● **Directive**: Count the lines below that include the word "loose" and write that number alone.

● **Supplied entries**:
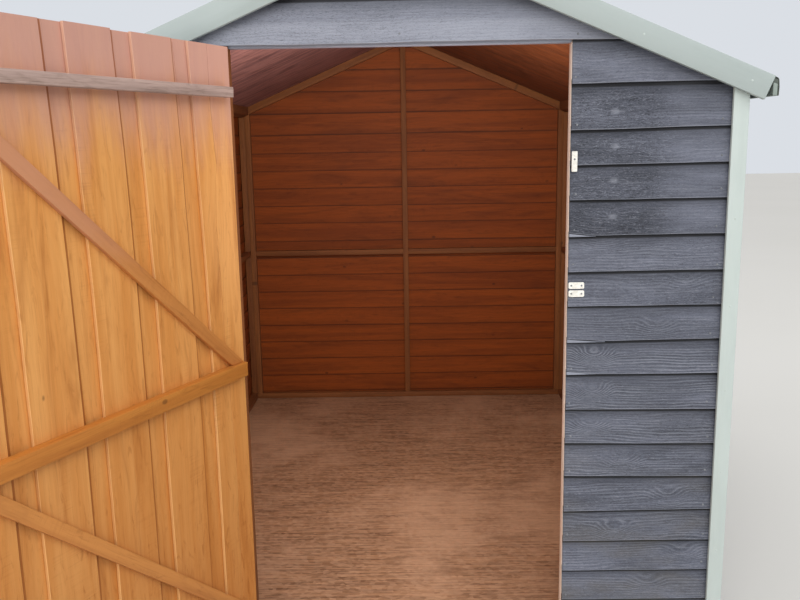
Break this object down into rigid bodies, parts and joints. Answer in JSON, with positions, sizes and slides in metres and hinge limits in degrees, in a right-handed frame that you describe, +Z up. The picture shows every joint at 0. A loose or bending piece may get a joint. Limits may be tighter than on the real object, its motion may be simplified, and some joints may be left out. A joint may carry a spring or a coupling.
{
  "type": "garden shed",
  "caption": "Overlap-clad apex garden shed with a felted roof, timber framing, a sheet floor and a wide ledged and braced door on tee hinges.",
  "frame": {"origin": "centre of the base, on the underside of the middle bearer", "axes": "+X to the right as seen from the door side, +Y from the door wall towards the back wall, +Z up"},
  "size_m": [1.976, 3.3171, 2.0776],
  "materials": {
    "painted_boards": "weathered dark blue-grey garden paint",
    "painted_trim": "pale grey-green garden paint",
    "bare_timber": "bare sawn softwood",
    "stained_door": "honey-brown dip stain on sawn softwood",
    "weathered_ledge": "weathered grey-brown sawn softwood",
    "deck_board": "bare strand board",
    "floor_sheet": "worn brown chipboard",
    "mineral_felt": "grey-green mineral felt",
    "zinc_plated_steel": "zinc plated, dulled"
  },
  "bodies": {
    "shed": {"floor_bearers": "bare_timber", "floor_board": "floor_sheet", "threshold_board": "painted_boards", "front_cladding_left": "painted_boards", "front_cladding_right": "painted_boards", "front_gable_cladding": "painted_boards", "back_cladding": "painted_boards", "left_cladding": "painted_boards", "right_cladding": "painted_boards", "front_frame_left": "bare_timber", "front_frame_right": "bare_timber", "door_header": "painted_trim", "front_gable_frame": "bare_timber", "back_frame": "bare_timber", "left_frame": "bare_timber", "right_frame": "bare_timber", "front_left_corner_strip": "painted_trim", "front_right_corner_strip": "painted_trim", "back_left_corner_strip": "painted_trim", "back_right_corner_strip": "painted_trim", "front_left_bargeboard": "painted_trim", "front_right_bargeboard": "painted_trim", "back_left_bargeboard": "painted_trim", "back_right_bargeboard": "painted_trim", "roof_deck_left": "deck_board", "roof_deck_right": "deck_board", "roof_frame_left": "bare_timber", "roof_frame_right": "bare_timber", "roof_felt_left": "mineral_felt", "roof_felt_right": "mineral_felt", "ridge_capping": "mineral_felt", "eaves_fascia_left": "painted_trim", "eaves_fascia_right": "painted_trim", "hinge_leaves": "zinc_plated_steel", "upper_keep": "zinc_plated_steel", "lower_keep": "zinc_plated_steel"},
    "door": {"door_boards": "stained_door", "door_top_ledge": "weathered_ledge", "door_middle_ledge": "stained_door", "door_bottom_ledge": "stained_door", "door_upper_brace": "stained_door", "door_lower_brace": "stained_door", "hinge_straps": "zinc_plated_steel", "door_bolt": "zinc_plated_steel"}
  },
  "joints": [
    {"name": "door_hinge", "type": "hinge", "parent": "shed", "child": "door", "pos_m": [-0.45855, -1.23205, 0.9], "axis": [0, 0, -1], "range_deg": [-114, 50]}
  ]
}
...
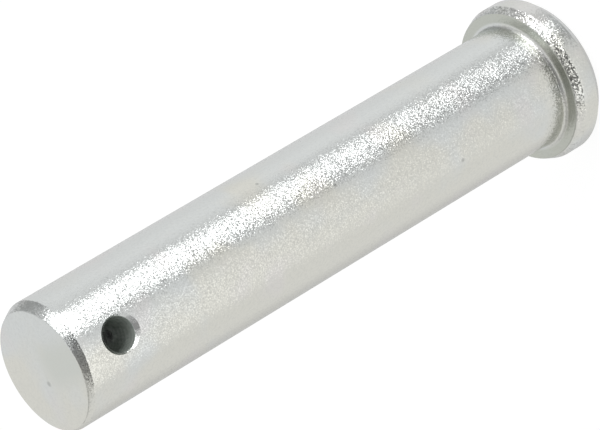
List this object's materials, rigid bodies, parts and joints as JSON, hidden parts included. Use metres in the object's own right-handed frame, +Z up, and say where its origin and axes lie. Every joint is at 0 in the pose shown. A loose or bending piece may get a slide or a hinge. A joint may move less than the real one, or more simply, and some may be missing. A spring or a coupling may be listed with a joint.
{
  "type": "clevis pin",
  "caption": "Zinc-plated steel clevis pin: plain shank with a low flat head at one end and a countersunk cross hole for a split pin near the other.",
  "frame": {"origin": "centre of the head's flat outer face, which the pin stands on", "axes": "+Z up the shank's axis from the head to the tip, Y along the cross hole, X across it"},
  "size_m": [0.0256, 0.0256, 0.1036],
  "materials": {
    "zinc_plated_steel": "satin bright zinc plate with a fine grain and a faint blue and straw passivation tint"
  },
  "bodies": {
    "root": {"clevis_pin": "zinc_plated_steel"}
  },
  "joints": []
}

● **Exercise solution**: 2